Predicting the technical reusability of load-bearing building components: a probabilistic approach towards developing a Circular Economy framework

The construction sector is the largest consumer of raw materials and accounts for 25%–40% of the total CO₂ emissions globally. Besides, construction activities produce the highest amount of waste among all other sectors. According to the waste hierarchies, reuse is preferred to recycling; however, most of the recovery of construction and demolition wastes happens in the form of recycling and not reuse. Part of the recent efforts to promote the reuse rates includes estimating the reusability of the load-bearing building components to assist the stakeholders in making sound judgements of the reuse potentials at the end-of-life of a building and alleviate the uncertainties and perceived risks. This study aims to develop a probabilistic model using advanced supervised machine learning techniques (including random forest, K-Nearest Neighbours algorithm, Gaussian process, and support vector machine) to predict the reuse potential of structural elements at the end-of-life of a building.
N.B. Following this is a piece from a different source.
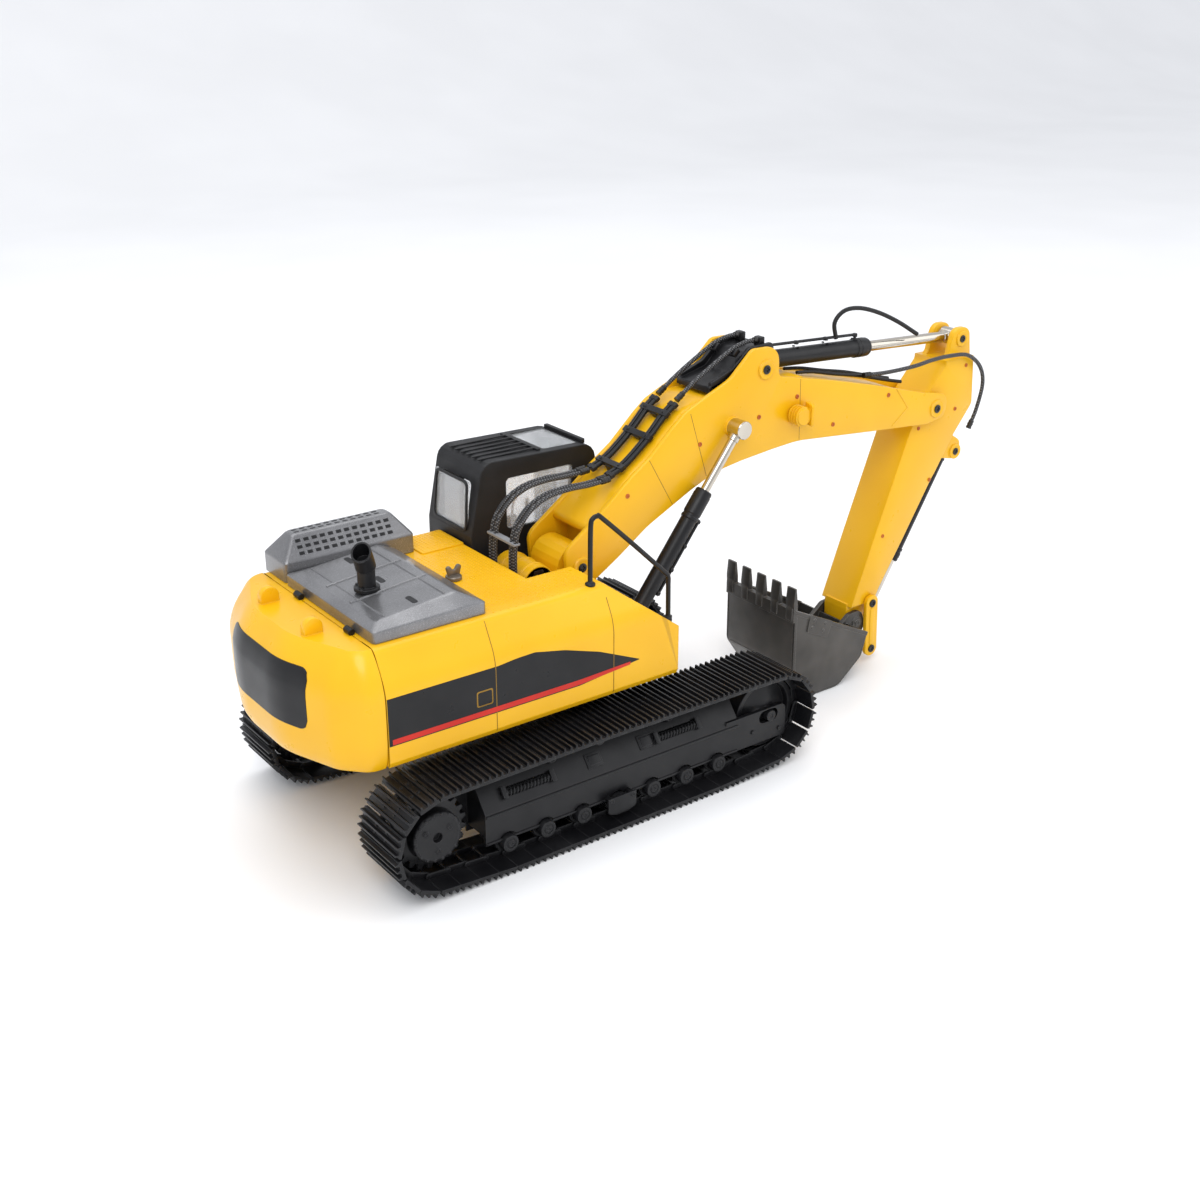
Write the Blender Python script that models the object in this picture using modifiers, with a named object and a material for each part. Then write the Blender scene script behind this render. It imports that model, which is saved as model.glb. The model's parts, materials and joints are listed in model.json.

For this purpose, using an online questionnaire, this paper seeks the experts’ opinions with actual reuse experience in the building sector to assess the identified barriers by the authors in an earlier study. Furthermore, the results of the survey are used to develop an easy-to-understand learner for assessing the technical reusability of the structural elements at the end-of-life of a building. The results indicate that the most significant factors affecting the reuse of building structural components are design-related including, matching the design of the new building with the strength of the recovered element.